Would you quote the material below in full and unchanged?

---

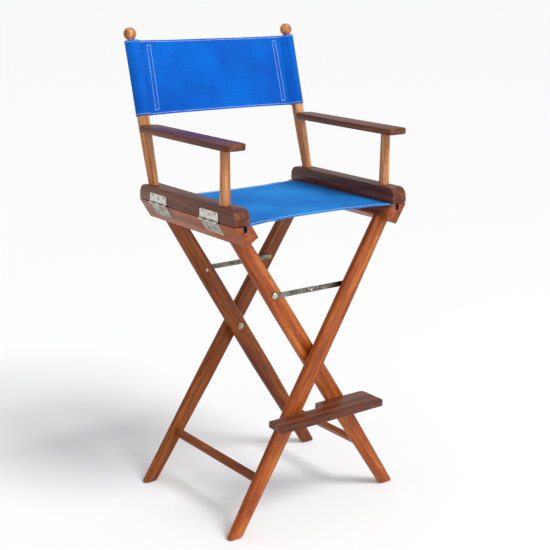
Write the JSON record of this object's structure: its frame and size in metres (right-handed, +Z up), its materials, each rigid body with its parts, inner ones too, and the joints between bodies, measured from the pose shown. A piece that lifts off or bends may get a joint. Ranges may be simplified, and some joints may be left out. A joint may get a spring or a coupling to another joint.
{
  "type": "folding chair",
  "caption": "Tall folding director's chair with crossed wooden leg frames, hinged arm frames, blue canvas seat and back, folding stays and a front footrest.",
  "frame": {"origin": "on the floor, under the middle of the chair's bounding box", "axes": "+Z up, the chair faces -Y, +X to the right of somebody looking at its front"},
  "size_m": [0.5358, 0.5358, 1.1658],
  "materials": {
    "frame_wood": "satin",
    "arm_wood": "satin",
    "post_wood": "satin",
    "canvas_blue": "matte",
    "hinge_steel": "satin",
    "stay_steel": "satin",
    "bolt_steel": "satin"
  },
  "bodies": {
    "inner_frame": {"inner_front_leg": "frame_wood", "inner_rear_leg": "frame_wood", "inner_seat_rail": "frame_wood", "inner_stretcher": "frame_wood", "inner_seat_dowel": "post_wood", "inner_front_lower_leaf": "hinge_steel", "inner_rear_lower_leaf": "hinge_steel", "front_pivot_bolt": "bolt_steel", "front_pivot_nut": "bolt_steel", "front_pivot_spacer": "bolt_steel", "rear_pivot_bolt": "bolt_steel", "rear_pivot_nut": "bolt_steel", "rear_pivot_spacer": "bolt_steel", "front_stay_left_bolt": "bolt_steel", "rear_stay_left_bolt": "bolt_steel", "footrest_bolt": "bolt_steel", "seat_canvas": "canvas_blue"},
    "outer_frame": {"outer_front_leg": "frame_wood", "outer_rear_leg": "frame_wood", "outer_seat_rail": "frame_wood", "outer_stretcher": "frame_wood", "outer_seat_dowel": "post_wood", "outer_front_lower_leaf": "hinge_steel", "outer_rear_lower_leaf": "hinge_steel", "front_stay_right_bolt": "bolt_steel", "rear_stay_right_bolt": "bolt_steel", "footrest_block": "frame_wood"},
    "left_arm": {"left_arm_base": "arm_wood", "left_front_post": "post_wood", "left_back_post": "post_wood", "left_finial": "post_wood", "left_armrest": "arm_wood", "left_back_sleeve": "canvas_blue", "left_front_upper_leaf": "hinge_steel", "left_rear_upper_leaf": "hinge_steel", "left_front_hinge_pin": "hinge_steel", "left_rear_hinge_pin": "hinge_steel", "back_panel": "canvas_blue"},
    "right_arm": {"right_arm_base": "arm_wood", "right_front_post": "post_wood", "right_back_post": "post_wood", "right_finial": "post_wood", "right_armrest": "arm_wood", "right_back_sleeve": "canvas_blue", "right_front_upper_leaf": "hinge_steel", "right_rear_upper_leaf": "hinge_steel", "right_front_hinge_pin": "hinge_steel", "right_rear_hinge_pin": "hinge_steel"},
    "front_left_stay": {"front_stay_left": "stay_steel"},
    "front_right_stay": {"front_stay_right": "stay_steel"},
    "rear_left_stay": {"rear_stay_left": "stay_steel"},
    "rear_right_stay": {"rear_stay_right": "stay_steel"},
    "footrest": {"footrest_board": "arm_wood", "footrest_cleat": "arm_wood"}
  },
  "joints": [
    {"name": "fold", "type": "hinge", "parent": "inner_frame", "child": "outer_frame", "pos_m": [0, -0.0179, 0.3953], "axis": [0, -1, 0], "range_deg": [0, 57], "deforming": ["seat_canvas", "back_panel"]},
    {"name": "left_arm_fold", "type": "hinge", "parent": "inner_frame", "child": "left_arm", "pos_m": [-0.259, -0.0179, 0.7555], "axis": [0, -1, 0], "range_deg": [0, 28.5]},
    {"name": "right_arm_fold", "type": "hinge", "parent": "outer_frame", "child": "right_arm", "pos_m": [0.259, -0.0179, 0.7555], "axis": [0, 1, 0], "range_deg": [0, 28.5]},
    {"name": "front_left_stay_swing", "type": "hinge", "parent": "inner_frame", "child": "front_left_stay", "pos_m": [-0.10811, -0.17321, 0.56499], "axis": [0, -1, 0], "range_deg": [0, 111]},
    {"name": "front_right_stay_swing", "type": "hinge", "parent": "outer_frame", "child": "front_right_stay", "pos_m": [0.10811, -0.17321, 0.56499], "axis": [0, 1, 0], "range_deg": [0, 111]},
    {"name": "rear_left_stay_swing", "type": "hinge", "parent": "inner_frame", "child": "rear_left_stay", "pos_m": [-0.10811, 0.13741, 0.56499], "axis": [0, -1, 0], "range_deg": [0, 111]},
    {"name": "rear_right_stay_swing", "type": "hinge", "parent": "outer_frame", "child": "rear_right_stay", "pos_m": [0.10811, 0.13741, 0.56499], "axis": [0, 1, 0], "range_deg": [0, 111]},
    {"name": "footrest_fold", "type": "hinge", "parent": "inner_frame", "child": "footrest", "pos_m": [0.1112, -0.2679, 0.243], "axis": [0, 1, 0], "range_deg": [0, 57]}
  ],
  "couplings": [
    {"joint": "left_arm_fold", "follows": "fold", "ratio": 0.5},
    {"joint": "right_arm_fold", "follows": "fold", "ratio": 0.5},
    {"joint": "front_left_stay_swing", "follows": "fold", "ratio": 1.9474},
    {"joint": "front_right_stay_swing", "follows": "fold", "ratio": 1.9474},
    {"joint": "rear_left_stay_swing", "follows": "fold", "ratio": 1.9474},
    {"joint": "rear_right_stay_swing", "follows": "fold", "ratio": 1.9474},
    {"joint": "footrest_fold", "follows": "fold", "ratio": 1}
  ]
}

---

» Response to the exercise
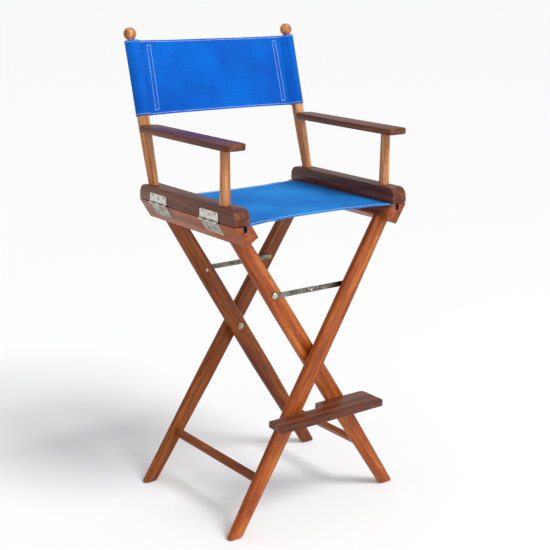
Write the JSON record of this object's structure: its frame and size in metres (right-handed, +Z up), its materials, each rigid body with its parts, inner ones too, and the joints between bodies, measured from the pose shown. A piece that lifts off or bends may get a joint. Ranges may be simplified, and some joints may be left out. A joint may get a spring or a coupling to another joint.
{
  "type": "folding chair",
  "caption": "Tall folding director's chair with crossed wooden leg frames, hinged arm frames, blue canvas seat and back, folding stays and a front footrest.",
  "frame": {"origin": "on the floor, under the middle of the chair's bounding box", "axes": "+Z up, the chair faces -Y, +X to the right of somebody looking at its front"},
  "size_m": [0.5358, 0.5358, 1.1658],
  "materials": {
    "frame_wood": "satin",
    "arm_wood": "satin",
    "post_wood": "satin",
    "canvas_blue": "matte",
    "hinge_steel": "satin",
    "stay_steel": "satin",
    "bolt_steel": "satin"
  },
  "bodies": {
    "inner_frame": {"inner_front_leg": "frame_wood", "inner_rear_leg": "frame_wood", "inner_seat_rail": "frame_wood", "inner_stretcher": "frame_wood", "inner_seat_dowel": "post_wood", "inner_front_lower_leaf": "hinge_steel", "inner_rear_lower_leaf": "hinge_steel", "front_pivot_bolt": "bolt_steel", "front_pivot_nut": "bolt_steel", "front_pivot_spacer": "bolt_steel", "rear_pivot_bolt": "bolt_steel", "rear_pivot_nut": "bolt_steel", "rear_pivot_spacer": "bolt_steel", "front_stay_left_bolt": "bolt_steel", "rear_stay_left_bolt": "bolt_steel", "footrest_bolt": "bolt_steel", "seat_canvas": "canvas_blue"},
    "outer_frame": {"outer_front_leg": "frame_wood", "outer_rear_leg": "frame_wood", "outer_seat_rail": "frame_wood", "outer_stretcher": "frame_wood", "outer_seat_dowel": "post_wood", "outer_front_lower_leaf": "hinge_steel", "outer_rear_lower_leaf": "hinge_steel", "front_stay_right_bolt": "bolt_steel", "rear_stay_right_bolt": "bolt_steel", "footrest_block": "frame_wood"},
    "left_arm": {"left_arm_base": "arm_wood", "left_front_post": "post_wood", "left_back_post": "post_wood", "left_finial": "post_wood", "left_armrest": "arm_wood", "left_back_sleeve": "canvas_blue", "left_front_upper_leaf": "hinge_steel", "left_rear_upper_leaf": "hinge_steel", "left_front_hinge_pin": "hinge_steel", "left_rear_hinge_pin": "hinge_steel", "back_panel": "canvas_blue"},
    "right_arm": {"right_arm_base": "arm_wood", "right_front_post": "post_wood", "right_back_post": "post_wood", "right_finial": "post_wood", "right_armrest": "arm_wood", "right_back_sleeve": "canvas_blue", "right_front_upper_leaf": "hinge_steel", "right_rear_upper_leaf": "hinge_steel", "right_front_hinge_pin": "hinge_steel", "right_rear_hinge_pin": "hinge_steel"},
    "front_left_stay": {"front_stay_left": "stay_steel"},
    "front_right_stay": {"front_stay_right": "stay_steel"},
    "rear_left_stay": {"rear_stay_left": "stay_steel"},
    "rear_right_stay": {"rear_stay_right": "stay_steel"},
    "footrest": {"footrest_board": "arm_wood", "footrest_cleat": "arm_wood"}
  },
  "joints": [
    {"name": "fold", "type": "hinge", "parent": "inner_frame", "child": "outer_frame", "pos_m": [0, -0.0179, 0.3953], "axis": [0, -1, 0], "range_deg": [0, 57], "deforming": ["seat_canvas", "back_panel"]},
    {"name": "left_arm_fold", "type": "hinge", "parent": "inner_frame", "child": "left_arm", "pos_m": [-0.259, -0.0179, 0.7555], "axis": [0, -1, 0], "range_deg": [0, 28.5]},
    {"name": "right_arm_fold", "type": "hinge", "parent": "outer_frame", "child": "right_arm", "pos_m": [0.259, -0.0179, 0.7555], "axis": [0, 1, 0], "range_deg": [0, 28.5]},
    {"name": "front_left_stay_swing", "type": "hinge", "parent": "inner_frame", "child": "front_left_stay", "pos_m": [-0.10811, -0.17321, 0.56499], "axis": [0, -1, 0], "range_deg": [0, 111]},
    {"name": "front_right_stay_swing", "type": "hinge", "parent": "outer_frame", "child": "front_right_stay", "pos_m": [0.10811, -0.17321, 0.56499], "axis": [0, 1, 0], "range_deg": [0, 111]},
    {"name": "rear_left_stay_swing", "type": "hinge", "parent": "inner_frame", "child": "rear_left_stay", "pos_m": [-0.10811, 0.13741, 0.56499], "axis": [0, -1, 0], "range_deg": [0, 111]},
    {"name": "rear_right_stay_swing", "type": "hinge", "parent": "outer_frame", "child": "rear_right_stay", "pos_m": [0.10811, 0.13741, 0.56499], "axis": [0, 1, 0], "range_deg": [0, 111]},
    {"name": "footrest_fold", "type": "hinge", "parent": "inner_frame", "child": "footrest", "pos_m": [0.1112, -0.2679, 0.243], "axis": [0, 1, 0], "range_deg": [0, 57]}
  ],
  "couplings": [
    {"joint": "left_arm_fold", "follows": "fold", "ratio": 0.5},
    {"joint": "right_arm_fold", "follows": "fold", "ratio": 0.5},
    {"joint": "front_left_stay_swing", "follows": "fold", "ratio": 1.9474},
    {"joint": "front_right_stay_swing", "follows": "fold", "ratio": 1.9474},
    {"joint": "rear_left_stay_swing", "follows": "fold", "ratio": 1.9474},
    {"joint": "rear_right_stay_swing", "follows": "fold", "ratio": 1.9474},
    {"joint": "footrest_fold", "follows": "fold", "ratio": 1}
  ]
}